Goal
Exactly the lines from the start of the data through the line containing "whose base bellies." should be output, with both ends kept and nothing added.

===============

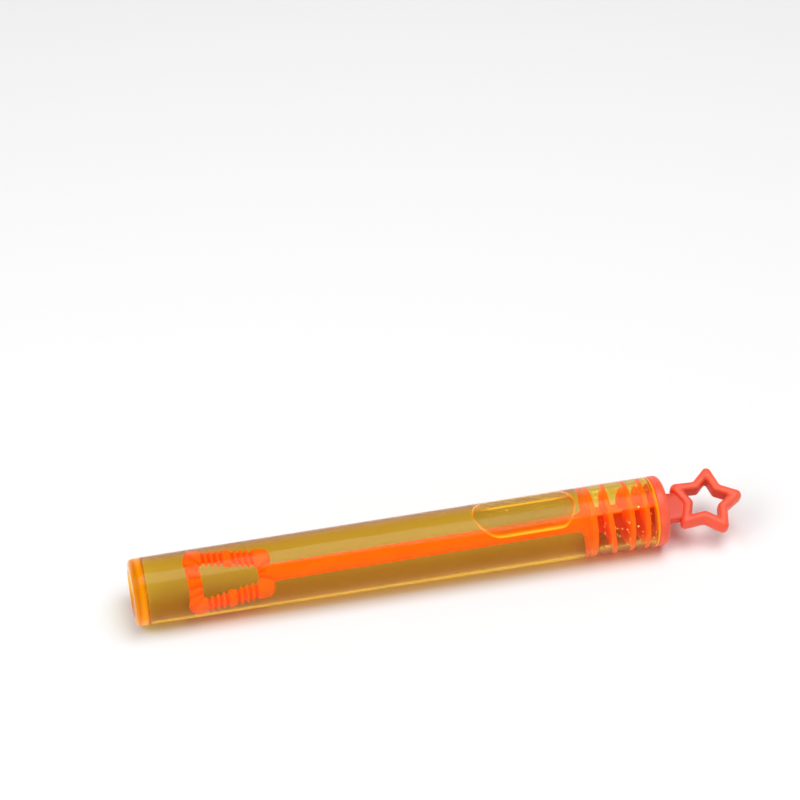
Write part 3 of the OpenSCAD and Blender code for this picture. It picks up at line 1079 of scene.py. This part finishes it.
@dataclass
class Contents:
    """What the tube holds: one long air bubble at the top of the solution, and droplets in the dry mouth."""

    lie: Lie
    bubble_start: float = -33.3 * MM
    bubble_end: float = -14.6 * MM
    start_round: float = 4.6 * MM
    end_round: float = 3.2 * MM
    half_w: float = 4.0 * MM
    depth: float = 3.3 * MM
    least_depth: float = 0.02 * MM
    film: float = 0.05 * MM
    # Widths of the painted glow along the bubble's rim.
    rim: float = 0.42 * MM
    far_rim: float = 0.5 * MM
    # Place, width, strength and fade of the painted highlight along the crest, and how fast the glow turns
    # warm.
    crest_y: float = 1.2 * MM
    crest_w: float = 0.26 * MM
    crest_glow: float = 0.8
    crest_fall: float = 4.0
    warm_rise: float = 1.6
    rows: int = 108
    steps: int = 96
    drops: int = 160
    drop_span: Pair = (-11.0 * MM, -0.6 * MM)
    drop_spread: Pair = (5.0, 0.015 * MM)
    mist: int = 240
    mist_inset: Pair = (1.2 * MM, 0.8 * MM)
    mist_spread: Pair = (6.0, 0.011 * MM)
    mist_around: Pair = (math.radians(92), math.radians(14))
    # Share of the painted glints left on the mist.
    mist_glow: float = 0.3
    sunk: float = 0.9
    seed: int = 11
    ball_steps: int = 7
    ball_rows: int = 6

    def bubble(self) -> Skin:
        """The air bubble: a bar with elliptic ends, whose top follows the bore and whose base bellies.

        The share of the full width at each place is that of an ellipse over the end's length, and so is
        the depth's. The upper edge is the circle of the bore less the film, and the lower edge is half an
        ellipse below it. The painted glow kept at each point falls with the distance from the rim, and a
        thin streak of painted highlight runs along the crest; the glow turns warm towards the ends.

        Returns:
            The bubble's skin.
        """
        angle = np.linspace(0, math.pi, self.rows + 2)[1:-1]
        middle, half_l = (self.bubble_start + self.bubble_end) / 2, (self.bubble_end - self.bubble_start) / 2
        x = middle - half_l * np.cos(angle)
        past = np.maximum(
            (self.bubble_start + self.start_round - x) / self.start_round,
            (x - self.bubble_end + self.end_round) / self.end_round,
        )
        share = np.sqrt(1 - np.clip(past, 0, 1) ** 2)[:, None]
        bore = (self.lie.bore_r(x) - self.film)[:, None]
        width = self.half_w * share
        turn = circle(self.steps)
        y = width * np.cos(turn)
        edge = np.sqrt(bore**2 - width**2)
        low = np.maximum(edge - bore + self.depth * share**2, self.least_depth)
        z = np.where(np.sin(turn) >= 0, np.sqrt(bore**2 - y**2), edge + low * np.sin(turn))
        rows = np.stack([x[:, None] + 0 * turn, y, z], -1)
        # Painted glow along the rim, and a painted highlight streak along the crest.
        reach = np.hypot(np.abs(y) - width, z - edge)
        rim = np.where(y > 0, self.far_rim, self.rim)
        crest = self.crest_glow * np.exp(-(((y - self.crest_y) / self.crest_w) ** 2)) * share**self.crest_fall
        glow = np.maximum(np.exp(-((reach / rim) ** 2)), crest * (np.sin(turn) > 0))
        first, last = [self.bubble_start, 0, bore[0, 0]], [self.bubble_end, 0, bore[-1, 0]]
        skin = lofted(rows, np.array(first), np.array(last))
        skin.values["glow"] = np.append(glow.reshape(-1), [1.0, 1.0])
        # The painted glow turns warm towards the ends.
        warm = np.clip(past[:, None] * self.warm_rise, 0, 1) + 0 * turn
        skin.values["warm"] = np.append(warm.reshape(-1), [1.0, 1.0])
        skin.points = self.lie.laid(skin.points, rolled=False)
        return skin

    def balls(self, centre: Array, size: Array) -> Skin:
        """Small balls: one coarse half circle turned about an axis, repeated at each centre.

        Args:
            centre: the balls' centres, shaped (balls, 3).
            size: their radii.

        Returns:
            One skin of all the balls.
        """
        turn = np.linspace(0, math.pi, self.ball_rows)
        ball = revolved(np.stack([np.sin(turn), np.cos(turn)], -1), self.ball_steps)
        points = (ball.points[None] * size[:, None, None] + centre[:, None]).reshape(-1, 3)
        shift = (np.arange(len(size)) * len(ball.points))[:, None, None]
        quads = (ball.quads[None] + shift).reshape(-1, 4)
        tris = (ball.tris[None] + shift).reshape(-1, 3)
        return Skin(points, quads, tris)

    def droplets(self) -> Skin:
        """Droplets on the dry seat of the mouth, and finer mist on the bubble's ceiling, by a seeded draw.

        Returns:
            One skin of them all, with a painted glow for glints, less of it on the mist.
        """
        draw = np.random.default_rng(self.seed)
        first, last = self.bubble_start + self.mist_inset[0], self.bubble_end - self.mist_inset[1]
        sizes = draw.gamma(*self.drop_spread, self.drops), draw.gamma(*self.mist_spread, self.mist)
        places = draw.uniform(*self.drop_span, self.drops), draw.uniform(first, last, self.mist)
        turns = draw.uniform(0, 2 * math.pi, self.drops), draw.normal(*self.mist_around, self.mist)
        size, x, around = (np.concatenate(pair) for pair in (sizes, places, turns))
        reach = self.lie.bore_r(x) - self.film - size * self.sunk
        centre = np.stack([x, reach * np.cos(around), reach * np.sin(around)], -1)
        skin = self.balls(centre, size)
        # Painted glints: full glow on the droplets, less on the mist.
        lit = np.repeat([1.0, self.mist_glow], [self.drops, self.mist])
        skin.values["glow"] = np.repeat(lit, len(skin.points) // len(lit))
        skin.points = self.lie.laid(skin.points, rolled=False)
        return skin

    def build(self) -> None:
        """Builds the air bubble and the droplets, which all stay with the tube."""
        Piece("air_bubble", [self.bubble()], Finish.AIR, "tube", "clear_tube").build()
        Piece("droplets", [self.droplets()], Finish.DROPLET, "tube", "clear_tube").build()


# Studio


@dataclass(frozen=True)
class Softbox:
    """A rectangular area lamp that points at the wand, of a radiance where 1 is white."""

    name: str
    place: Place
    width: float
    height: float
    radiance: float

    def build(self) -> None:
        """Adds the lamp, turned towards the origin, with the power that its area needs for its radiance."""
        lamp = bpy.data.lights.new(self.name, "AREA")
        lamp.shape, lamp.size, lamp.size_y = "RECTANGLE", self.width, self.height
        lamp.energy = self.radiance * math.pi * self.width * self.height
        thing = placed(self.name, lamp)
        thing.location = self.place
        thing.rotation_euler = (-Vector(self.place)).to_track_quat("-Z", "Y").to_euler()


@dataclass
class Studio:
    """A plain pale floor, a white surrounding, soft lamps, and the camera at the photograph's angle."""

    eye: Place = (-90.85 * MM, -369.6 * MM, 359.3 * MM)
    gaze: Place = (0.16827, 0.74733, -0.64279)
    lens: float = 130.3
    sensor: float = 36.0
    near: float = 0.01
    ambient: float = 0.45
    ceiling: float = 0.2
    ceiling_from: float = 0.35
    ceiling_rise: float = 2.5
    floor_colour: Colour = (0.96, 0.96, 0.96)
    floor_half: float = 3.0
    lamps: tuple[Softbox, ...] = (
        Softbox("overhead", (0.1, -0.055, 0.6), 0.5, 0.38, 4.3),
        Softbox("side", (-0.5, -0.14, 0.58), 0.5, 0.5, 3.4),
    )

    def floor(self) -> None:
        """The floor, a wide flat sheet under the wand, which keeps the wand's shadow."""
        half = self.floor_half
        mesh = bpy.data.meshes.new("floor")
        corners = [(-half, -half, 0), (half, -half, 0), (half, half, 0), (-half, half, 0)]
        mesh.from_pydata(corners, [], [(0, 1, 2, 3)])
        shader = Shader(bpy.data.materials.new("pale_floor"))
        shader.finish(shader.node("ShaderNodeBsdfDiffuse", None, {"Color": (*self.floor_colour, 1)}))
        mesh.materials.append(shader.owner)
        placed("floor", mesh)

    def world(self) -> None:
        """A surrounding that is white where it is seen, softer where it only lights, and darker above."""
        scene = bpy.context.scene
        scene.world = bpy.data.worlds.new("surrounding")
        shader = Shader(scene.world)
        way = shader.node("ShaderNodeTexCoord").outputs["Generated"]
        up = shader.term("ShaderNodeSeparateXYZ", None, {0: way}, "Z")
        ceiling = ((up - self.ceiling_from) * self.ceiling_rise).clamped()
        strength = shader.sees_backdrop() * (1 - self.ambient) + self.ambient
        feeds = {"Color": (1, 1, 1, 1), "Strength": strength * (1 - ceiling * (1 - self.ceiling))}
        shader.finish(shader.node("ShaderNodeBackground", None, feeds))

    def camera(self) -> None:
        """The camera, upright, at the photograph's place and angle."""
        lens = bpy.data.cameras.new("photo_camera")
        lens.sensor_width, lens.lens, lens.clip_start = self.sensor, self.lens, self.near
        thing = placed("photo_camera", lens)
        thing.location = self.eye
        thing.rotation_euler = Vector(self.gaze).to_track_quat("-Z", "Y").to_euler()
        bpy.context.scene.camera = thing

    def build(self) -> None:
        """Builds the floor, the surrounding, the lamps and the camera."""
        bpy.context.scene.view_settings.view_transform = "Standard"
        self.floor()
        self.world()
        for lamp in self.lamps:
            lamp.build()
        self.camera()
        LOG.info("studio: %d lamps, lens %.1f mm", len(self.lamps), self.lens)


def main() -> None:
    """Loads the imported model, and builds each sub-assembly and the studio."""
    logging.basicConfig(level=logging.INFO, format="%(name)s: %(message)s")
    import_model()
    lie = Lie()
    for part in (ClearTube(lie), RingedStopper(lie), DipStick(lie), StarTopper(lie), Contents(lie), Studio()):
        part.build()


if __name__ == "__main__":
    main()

===============

Response for this exercise
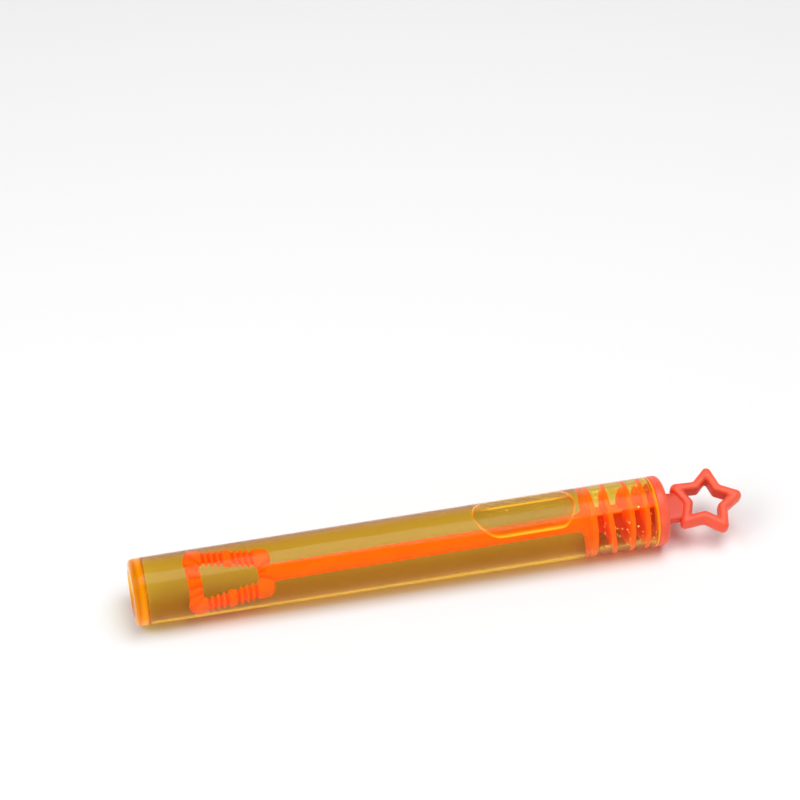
Write part 3 of the OpenSCAD and Blender code for this picture. It picks up at line 1079 of scene.py. This part finishes it.
@dataclass
class Contents:
    """What the tube holds: one long air bubble at the top of the solution, and droplets in the dry mouth."""

    lie: Lie
    bubble_start: float = -33.3 * MM
    bubble_end: float = -14.6 * MM
    start_round: float = 4.6 * MM
    end_round: float = 3.2 * MM
    half_w: float = 4.0 * MM
    depth: float = 3.3 * MM
    least_depth: float = 0.02 * MM
    film: float = 0.05 * MM
    # Widths of the painted glow along the bubble's rim.
    rim: float = 0.42 * MM
    far_rim: float = 0.5 * MM
    # Place, width, strength and fade of the painted highlight along the crest, and how fast the glow turns
    # warm.
    crest_y: float = 1.2 * MM
    crest_w: float = 0.26 * MM
    crest_glow: float = 0.8
    crest_fall: float = 4.0
    warm_rise: float = 1.6
    rows: int = 108
    steps: int = 96
    drops: int = 160
    drop_span: Pair = (-11.0 * MM, -0.6 * MM)
    drop_spread: Pair = (5.0, 0.015 * MM)
    mist: int = 240
    mist_inset: Pair = (1.2 * MM, 0.8 * MM)
    mist_spread: Pair = (6.0, 0.011 * MM)
    mist_around: Pair = (math.radians(92), math.radians(14))
    # Share of the painted glints left on the mist.
    mist_glow: float = 0.3
    sunk: float = 0.9
    seed: int = 11
    ball_steps: int = 7
    ball_rows: int = 6

    def bubble(self) -> Skin:
        """The air bubble: a bar with elliptic ends, whose top follows the bore and whose base bellies.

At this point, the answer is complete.